Come si vede dall'esterno il maestro di arti marziali
Una concezione che potremmo dire, impropriamente, romantica, probabilmente frutto di un'idealizzazione di alcuni miti orientali, porta a vedere alla figura del maestro di arti marziali come una sorta di sacerdote laico, maestro di tecnica bellica e di vita. Allievi d'ogni età dunque, circuiti forse da questa visione preconcetta, si trovano ad imitare, scimmiottare il maestro a tutto tondo. Il maestro quindi diviene Maestro e la maiuscola amplia notevolmente i suoi campi di azione. Gli allievi ne assorbono movenze, gusti, ideali, idee politiche, filosofia di vita, locuzioni, espressioni ricorrenti e stilemi vari. Anche quando il maestro è fuori dal dojo pretende lo stesso rispetto che, neanche troppo per scontato, gli si deve nel luogo ove egli di fatto è mentore. Diviene quindi, senza letture o studi, filosofo anche se alla seconda subordinata si inabissa in dubbie coniugazioni verbali, e Socrate gli pare un giocatore della fiorentina degli anni ottanta. Dispensa esoterismi e massime, conosce il bene e il male. In alcuni corsi addirittura riesce ipnoticamente a deviare gli studi sui suoi interessi peculiari. Per esempio un corso di un'arte marziale a caso a poco a poco diventa un tacito laboratorio delle sue teorie. Niente di male, se solo fosse esplicito però. Persone che si erano iscritte in palestra per difendersi, magari, si trovano ora ad impazzirsi sulle forme che fatte dal maestro diventano più che forme curve di coniglietta di playboy. Oppure si trovano ad appassionarsi a discipline che non sono propriamente quelle del corso. Il maestro di Thai Boxe, che magari è un appassionato di MMA, riesce a far sì che tutti i suoi allievi si sentano provetti valetudisti, non si sa bene perché, ma come per osmosi l'hobby del maestro passa ai discepoli. Il maestro poi diviene inevitabilmente esperto di anatomia. Dispensa consigli su esercizi, vede un suo allievo infortunato e ne fa accurata diagnosi. Non sa nemmeno dove sia l'omero o il radio ma è maestro. Molto prosaicamente, nella relatà, alcuni di questi maestri mi hanno anche crepato soldi e tempo e alle mie rimostranze non si sono lanciati in sonetti o haiku ma in triviali vaffanculo. In quei frangenti ho faticato a non vederli come tutti gli esseri umani, un po' eroi, un po' sterco.
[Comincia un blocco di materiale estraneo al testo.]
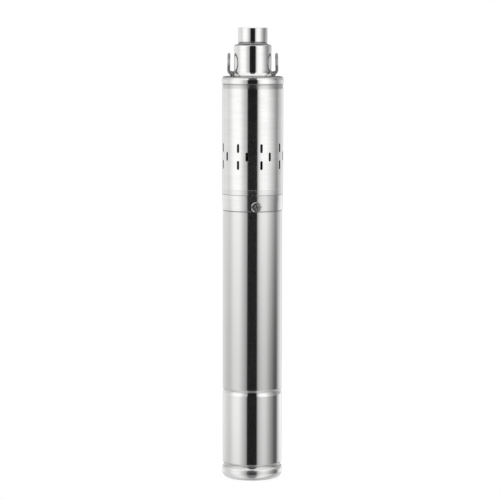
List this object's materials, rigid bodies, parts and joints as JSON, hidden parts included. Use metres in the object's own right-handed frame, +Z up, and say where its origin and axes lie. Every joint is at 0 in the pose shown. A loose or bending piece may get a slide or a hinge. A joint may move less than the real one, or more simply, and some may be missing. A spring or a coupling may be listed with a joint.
{
  "type": "borehole submersible pump",
  "caption": "Slim stainless borehole pump: motor below, slotted intake, screw pumping element, flanged head with threaded outlet and two lifting rings.",
  "frame": {"origin": "middle of the bottom face, on the pump's axis", "axes": "+Z up along the pump to the outlet, -Y towards the picture's camera, +X to its right"},
  "size_m": [0.097, 0.097, 0.712],
  "materials": {
    "polished_steel": "mirror-polished stainless steel",
    "brushed_steel": "fine satin stainless steel",
    "screw_steel": "bright stainless screws",
    "bearing_steel": "ground steel",
    "grey_casting": "rough cast, machined seats",
    "lamination": "stacked sheet steel",
    "copper": "varnished copper wire",
    "aluminium": "plain",
    "black_rubber": "matt black nitrile rubber",
    "ceramic": "lapped ceramic",
    "carbon": "lapped carbon",
    "black_plastic": "moulded"
  },
  "bodies": {
    "pump_body": {"intake_casing": "polished_steel", "discharge_head": "polished_steel", "lifting_ring_left": "polished_steel", "lifting_ring_right": "polished_steel", "cable_gland_nut": "polished_steel", "motor_casing": "brushed_steel", "bottom_cap": "brushed_steel", "connection_band": "brushed_steel", "stator_tube": "brushed_steel", "band_screw_1": "screw_steel", "band_screw_2": "screw_steel", "band_screw_3": "screw_steel", "lower_bearing_outer_race": "bearing_steel", "upper_bearing_outer_race": "bearing_steel", "wave_washer": "bearing_steel", "motor_adapter": "grey_casting", "lower_bearing_housing": "grey_casting", "stator_core": "lamination", "stator_windings": "copper", "diaphragm_ring": "aluminium", "capacitor": "aluminium", "adapter_o_ring": "black_rubber", "head_o_ring": "black_rubber", "shaft_lip_seal": "black_rubber", "stator_rubber": "black_rubber", "pressure_diaphragm": "black_rubber", "capacitor_buffer": "black_rubber", "cable_grommet": "black_rubber", "seal_seat": "ceramic", "capacitor_holder": "black_plastic"},
    "motor_rotor": {"motor_shaft": "bearing_steel", "rotor_core": "lamination", "rotor_end_ring_lower": "aluminium", "rotor_end_ring_upper": "aluminium", "lower_bearing_inner_race": "bearing_steel", "upper_bearing_inner_race": "bearing_steel", "seal_face": "carbon", "seal_spring": "bearing_steel", "sand_slinger": "black_rubber", "drive_coupling": "bearing_steel", "coupling_set_screw": "screw_steel"},
    "lower_bearing_cage": {"lower_bearing_balls": "bearing_steel"},
    "upper_bearing_cage": {"upper_bearing_balls": "bearing_steel"},
    "flex_orbit": {"flexible_shaft": "bearing_steel"},
    "screw": {"screw_rotor": "polished_steel"}
  },
  "joints": [
    {"name": "motor_spin", "type": "hinge", "parent": "pump_body", "child": "motor_rotor", "pos_m": [0, 0, 0.15], "axis": [0, 0, 1], "continuous": true},
    {"name": "lower_cage_spin", "type": "hinge", "parent": "pump_body", "child": "lower_bearing_cage", "pos_m": [0, 0, 0.1507], "axis": [0, 0, 1], "continuous": true},
    {"name": "upper_cage_spin", "type": "hinge", "parent": "pump_body", "child": "upper_bearing_cage", "pos_m": [0, 0, 0.4075], "axis": [0, 0, 1], "continuous": true},
    {"name": "flex_orbit_turn", "type": "hinge", "parent": "pump_body", "child": "flex_orbit", "pos_m": [0, 0, 0.5], "axis": [0, 0, 1], "continuous": true},
    {"name": "screw_turn", "type": "hinge", "parent": "flex_orbit", "child": "screw", "pos_m": [0.003, 0, 0.6], "axis": [0, 0, 1], "continuous": true}
  ],
  "couplings": [
    {"joint": "lower_cage_spin", "follows": "motor_spin", "ratio": 0.3814},
    {"joint": "upper_cage_spin", "follows": "motor_spin", "ratio": 0.3814},
    {"joint": "flex_orbit_turn", "follows": "motor_spin", "ratio": -1},
    {"joint": "screw_turn", "follows": "motor_spin", "ratio": 2}
  ]
}
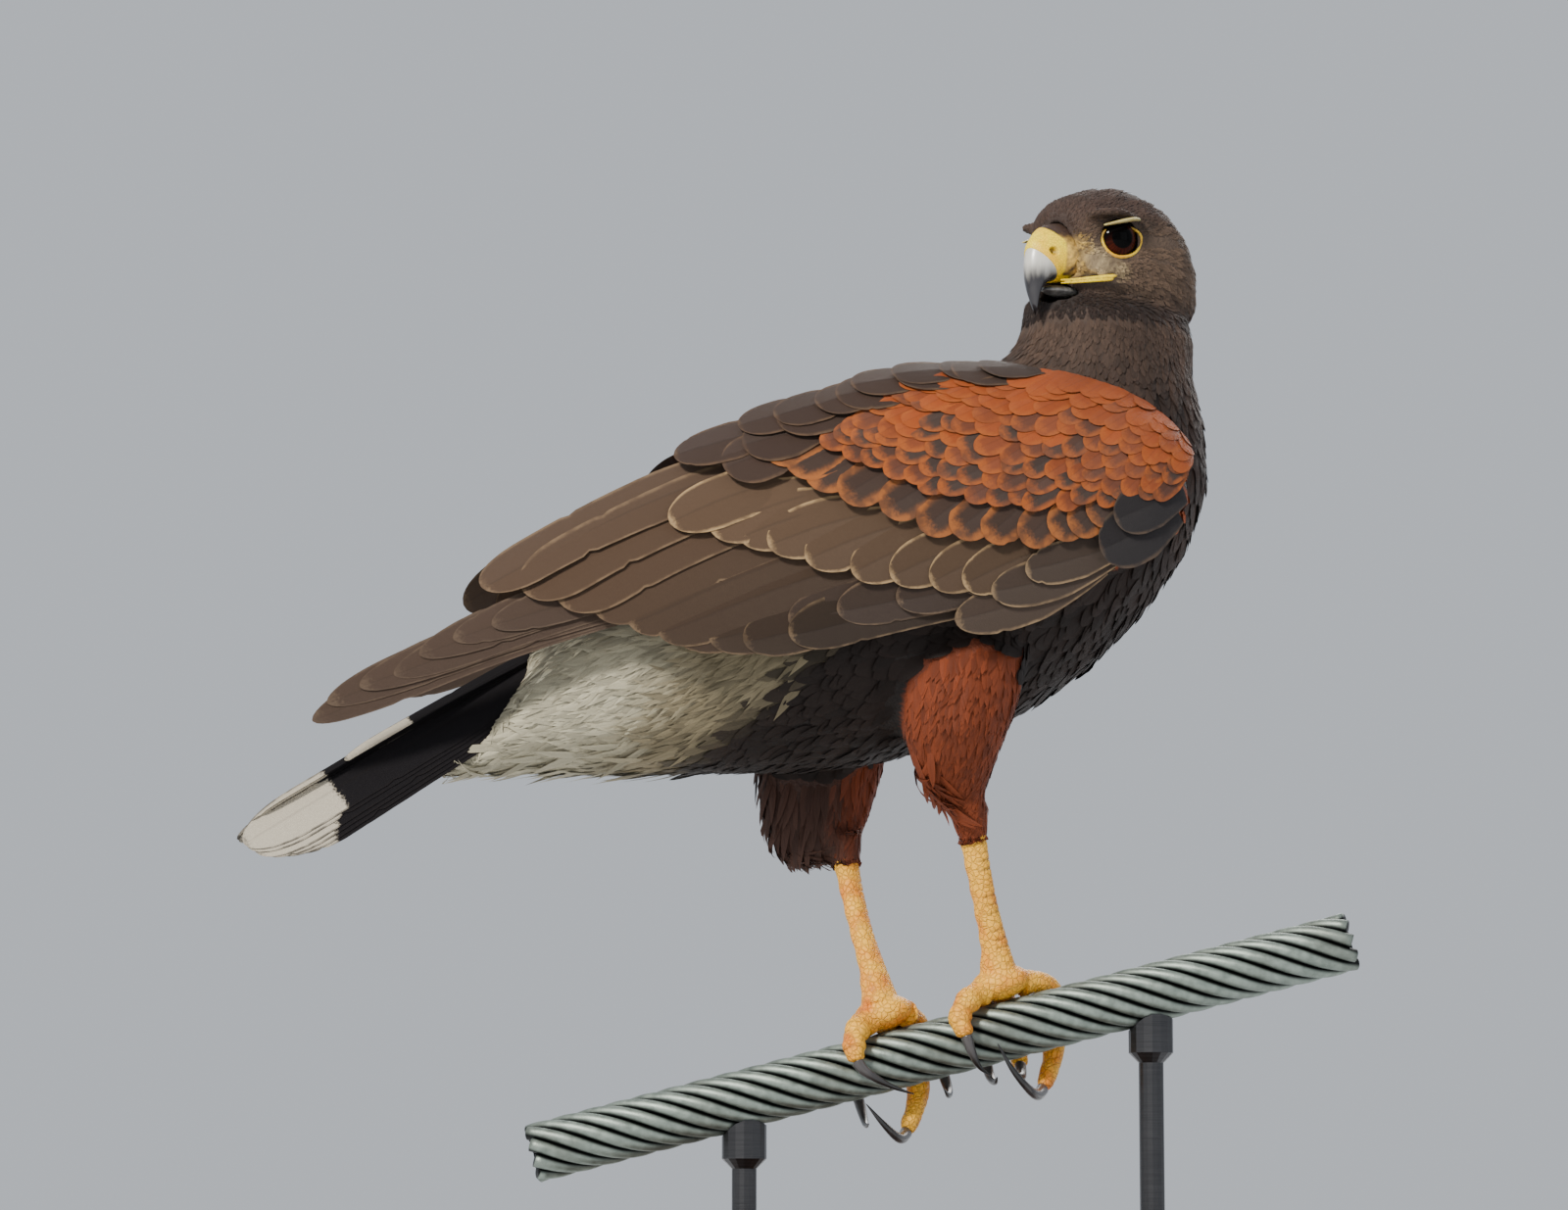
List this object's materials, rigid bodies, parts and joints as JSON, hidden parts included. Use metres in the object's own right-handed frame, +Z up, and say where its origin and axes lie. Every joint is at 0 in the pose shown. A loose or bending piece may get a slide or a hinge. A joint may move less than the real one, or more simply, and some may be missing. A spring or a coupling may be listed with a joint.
{
  "type": "harris hawk",
  "caption": "Life-size still model of a perched Harris's hawk looking back over its shoulder, on a cut length of twisted steel cable held by rods on a flat display base.",
  "frame": {"origin": "centre of the display base's underside", "axes": "+Z up, +X towards the bird's chest along the cable's uphill end, +Y towards the bird's left side"},
  "size_m": [0.4539, 0.17, 0.4798],
  "materials": {
    "brown_plumage": "matt dark brown body feathers",
    "rufous_plumage": "matt chestnut feathers",
    "black_plumage": "matt black-brown feathers",
    "yellow_cere": "bare yellow skin, satin",
    "grey_horn": "blue-grey horn, semi-gloss",
    "brown_eye": "glossy dark brown eye",
    "yellow_leg": "scaly orange-yellow skin, satin",
    "black_claw": "black horn, semi-gloss",
    "zinc_steel": "weathered galvanised wire",
    "dark_metal": "satin black",
    "dark_wood": "dark stained, satin"
  },
  "bodies": {
    "root": {"stand_base": "dark_wood", "stand_rod_low": "dark_metal", "stand_rod_high": "dark_metal", "perch_cable": "zinc_steel", "torso": "brown_plumage", "neck": "brown_plumage", "head": "brown_plumage", "cere": "yellow_cere", "bill_upper": "grey_horn", "bill_lower": "grey_horn", "eye_right": "brown_eye", "eye_left": "brown_eye", "wing_right": "rufous_plumage", "wing_left": "rufous_plumage", "tail": "black_plumage", "thigh_right": "rufous_plumage", "thigh_left": "rufous_plumage", "shank_right": "yellow_leg", "shank_left": "yellow_leg", "toe_outer_right": "yellow_leg", "toe_middle_right": "yellow_leg", "toe_inner_right": "yellow_leg", "toe_hind_right": "yellow_leg", "toe_outer_left": "yellow_leg", "toe_middle_left": "yellow_leg", "toe_inner_left": "yellow_leg", "toe_hind_left": "yellow_leg", "claw_outer_right": "black_claw", "claw_middle_right": "black_claw", "claw_inner_right": "black_claw", "claw_hind_right": "black_claw", "claw_outer_left": "black_claw", "claw_middle_left": "black_claw", "claw_inner_left": "black_claw", "claw_hind_left": "black_claw"}
  },
  "joints": []
}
Quando poi il maestro diviene canuto allora l'abito fa il monaco e il gioco è ancora più facile. Orde di discepoli ne seguono le gesta, partono slogan e abracadabra vari. Quando te lo ritrovi a mangiare con gli adepti mangia come tutti noi umani e si sporca la camicia come un fanciullo, sbava e aggiusta di diaframma la digestione. Come tutti gli uomini lancia sguardi indiscreti sui glutei delle virgulte eppure rimane anche fuori dal tatami, maestro. Pretende lo stesso rispetto anche se lo chiami per informazioni, quando, senza nessuna filiazione, è per te un illustre sconosciuto a cui dare del lei: se non lo chiami maestro, sensibilmente, rosica.
Purtroppo nella vita di noi materialisti è già difficile conoscere una qualche abilità motoria detta marziale... sapere anche sulla vita poi, neanche a pensarci.